Some believe that, if the company does split its licensing and chip technology businesses (see Wireless Watch August 23 2015), the latter would become prey for an acquirer, probably Intel, and so continue the ongoing wave of M&A among semiconductor firms.

Reuters calculates that the Qualcomm chip business would be valued between $30bn and $40bn and could attract Intel as a way, finally, to achieve a strong position in the wireless market. Other analysts speculate that the division could be a target for Samsung, or for a Chinese group (despite the likely US government blocks).

But it remains true that, without the licensing arm, the chip unit is far less valuable than it currently is. It would be deprived of the profits from the patents royalties, which help to fund Qualcomm's massive investment in R&D, which in turn helps the chips to remain at the cutting edge.

Qualcomm itself is thinking in terms of being the acquirer, not the prey. CEO Steve Mollenkopf told Bloomberg: "Qualcomm is very likely to be some form of actor in the consolidation of the semiconductor industry … The timing of which is always the debate." The company will look at acquisition opportunities as part of its strategic review process, he said.

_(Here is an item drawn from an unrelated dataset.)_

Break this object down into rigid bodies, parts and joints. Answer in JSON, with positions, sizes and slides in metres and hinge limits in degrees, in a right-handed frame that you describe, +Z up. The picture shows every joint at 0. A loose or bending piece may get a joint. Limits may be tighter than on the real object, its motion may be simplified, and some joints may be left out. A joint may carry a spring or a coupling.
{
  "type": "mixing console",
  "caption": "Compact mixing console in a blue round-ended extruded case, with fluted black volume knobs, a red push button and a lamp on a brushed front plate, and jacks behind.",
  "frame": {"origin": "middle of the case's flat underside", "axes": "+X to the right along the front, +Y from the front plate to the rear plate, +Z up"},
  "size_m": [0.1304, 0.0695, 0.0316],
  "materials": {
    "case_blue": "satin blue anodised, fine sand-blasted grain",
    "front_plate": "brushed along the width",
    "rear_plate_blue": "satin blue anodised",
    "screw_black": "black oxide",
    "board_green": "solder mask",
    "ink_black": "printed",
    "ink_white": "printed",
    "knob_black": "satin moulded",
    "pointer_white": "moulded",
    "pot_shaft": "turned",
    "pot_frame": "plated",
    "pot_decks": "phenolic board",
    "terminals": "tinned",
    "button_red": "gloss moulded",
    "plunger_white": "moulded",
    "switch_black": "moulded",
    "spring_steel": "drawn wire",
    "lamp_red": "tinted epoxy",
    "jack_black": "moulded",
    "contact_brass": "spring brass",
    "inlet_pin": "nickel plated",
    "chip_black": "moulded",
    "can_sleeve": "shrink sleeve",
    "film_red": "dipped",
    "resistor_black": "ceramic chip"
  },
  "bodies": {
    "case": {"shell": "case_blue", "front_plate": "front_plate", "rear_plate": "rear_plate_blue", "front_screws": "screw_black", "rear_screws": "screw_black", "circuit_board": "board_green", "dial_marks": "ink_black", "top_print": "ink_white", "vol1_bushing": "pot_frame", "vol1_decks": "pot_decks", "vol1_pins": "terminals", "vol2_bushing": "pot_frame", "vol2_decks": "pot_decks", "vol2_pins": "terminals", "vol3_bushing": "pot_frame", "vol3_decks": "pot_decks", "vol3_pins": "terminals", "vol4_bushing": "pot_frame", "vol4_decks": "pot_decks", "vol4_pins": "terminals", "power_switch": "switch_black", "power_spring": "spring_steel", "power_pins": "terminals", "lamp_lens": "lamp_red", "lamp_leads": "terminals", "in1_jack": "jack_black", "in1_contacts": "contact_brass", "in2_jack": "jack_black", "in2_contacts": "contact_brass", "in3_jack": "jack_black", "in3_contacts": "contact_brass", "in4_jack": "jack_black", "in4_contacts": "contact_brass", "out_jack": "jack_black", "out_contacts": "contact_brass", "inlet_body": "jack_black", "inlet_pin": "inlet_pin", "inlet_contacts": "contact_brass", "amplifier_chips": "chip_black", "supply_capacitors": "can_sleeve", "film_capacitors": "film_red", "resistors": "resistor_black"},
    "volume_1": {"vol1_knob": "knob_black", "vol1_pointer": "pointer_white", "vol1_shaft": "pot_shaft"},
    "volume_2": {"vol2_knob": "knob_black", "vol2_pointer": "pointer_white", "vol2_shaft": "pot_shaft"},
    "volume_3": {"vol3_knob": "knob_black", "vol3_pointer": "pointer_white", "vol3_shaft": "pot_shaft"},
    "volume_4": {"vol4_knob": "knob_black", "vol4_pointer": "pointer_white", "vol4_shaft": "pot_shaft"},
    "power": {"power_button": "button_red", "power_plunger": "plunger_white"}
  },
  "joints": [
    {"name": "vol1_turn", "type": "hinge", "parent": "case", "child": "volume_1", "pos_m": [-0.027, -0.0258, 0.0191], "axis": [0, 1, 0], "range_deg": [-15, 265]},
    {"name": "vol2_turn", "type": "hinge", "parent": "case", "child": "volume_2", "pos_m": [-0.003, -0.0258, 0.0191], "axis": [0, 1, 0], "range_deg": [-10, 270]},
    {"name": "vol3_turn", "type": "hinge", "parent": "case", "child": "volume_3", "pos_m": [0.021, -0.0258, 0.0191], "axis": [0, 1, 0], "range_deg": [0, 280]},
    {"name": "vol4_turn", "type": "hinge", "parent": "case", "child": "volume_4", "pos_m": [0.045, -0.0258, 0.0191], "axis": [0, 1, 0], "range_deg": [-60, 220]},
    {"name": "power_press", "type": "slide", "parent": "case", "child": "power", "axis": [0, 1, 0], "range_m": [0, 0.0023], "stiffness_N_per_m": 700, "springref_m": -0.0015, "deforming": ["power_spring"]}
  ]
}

While not identifying possible targets, he said Qualcomm wants to expand outside its traditional handset sector into growth markets like connected cars and healthcare. It has already made substantial developments in these areas but could accelerate the ROI with an acquisition.

He also noted that the firm is better placed to make a major purchase now it has settled its antitrust lawsuits in China, bringing greater predictability to its revenues there. "It's an interesting time to be a scale player in the semiconductor industry, particularly from a position of strength," Mollenkopf said. "We've had strategic flexibility, but it's important that you have your home business well structured for the future first."

Among recent chip acquisitions are Intel's of Altera, NXP's of Freescale, and Avago's of Broadcom, leaving limited options in the top tier for Qualcomm. Nvidia, or even the combined NXP/Freescale, might be targets, speculate Wall Street analysts.